I stared through the rain-streaked window.
“Could it have been him?”
“Yes.”
“But you don’t think it was.”
“No.”
“Why?”
“Because the request was made from inside St. Catherine’s Hospital.”
The car moved into traffic.
I reached for my phone and called Miles.
No answer.
I called again.
Still nothing.
“He may be sleeping,” Dante said.
“He always answers when I call twice.”
I tried a third time.
The line connected.
For one second, I heard only soft static.
Then Miles spoke.
“Serena?”
Relief rushed through me so hard that my eyes closed.
“Miles. Are you all right?”
“I’m fine. Why are you whispering?”
“I’m not.”
“You sound strange.”
I looked down at the white dress beneath my stepmother’s coat.
“I left the wedding.”
There was a pause.
Then Miles exhaled.
“Good.”
I sat forward. “You knew?”
“I knew you weren’t happy.”
“Why didn’t you say anything?”
“Because you kept telling me you were doing it for yourself.”
His voice was weak, but there was no confusion in it.

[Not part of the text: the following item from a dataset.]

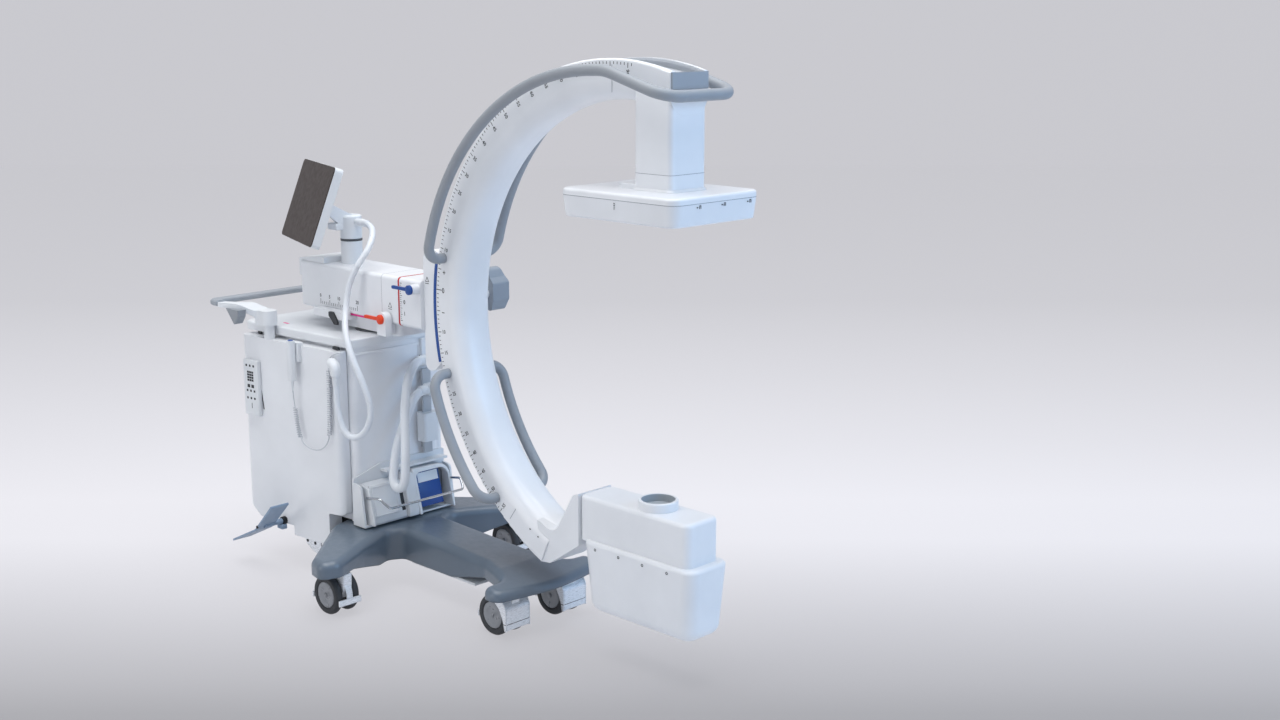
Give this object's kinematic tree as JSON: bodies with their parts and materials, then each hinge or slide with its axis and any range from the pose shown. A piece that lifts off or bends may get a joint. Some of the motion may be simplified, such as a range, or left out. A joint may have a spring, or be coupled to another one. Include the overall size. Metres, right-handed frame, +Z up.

“I thought maybe I was wrong,” he continued. “Then a woman came to see me.”
Dante leaned forward.
“What woman?” I asked.
“She said she was an old friend of Mom’s.”
My hand tightened around the phone.
“Is she there now?”
“No. She left something for you.”
“What?”
“A key.”
Dante and I looked at each other.
“Miles, listen to me. Do not give that key to anyone.”
“I didn’t.”
“Where is it?”
A strange silence followed.
Then my brother said, “Serena, there’s something else.”
“What?”
“The woman showed me a picture.”
My heart began to pound.
“What picture?”
“Mom.”
I looked at the photograph in my lap.
“Was it this one? Blue sweater? White house?”
“No.”
His voice lowered.
“It was taken last week.”
The city blurred beyond the window.
I could not speak.
Dante’s eyes remained fixed on me.
Miles continued carefully.
“Serena, I think Mom is alive.”
The car seemed to lose all sound.
Even the rain vanished.
I pressed the phone to my ear.
“What did the woman say?”
“She said Mom couldn’t come to the hospital yet.”
“Why not?”
“Because someone has been watching me.”
Dante signaled to the driver.
The car accelerated.
“Miles, lock your door.”
“It is locked.”
“Do not open it for anyone except me.”
“Serena—”
“Promise me.”
“I promise.”
A soft sound came through the line.
Not from Miles.
A knock.
Three measured taps.
My brother stopped breathing.
I could hear it in the silence.
“Miles?” I whispered.
Another knock came.
Then a woman’s voice spoke from the other side of his hospital-room door.
Not loud.
Not frightened.
Familiar in a way that reached across seventeen years and touched the oldest part of me.
“Miles,” she said, “it’s Eleanor. I need you to let me in before your sister arrives.”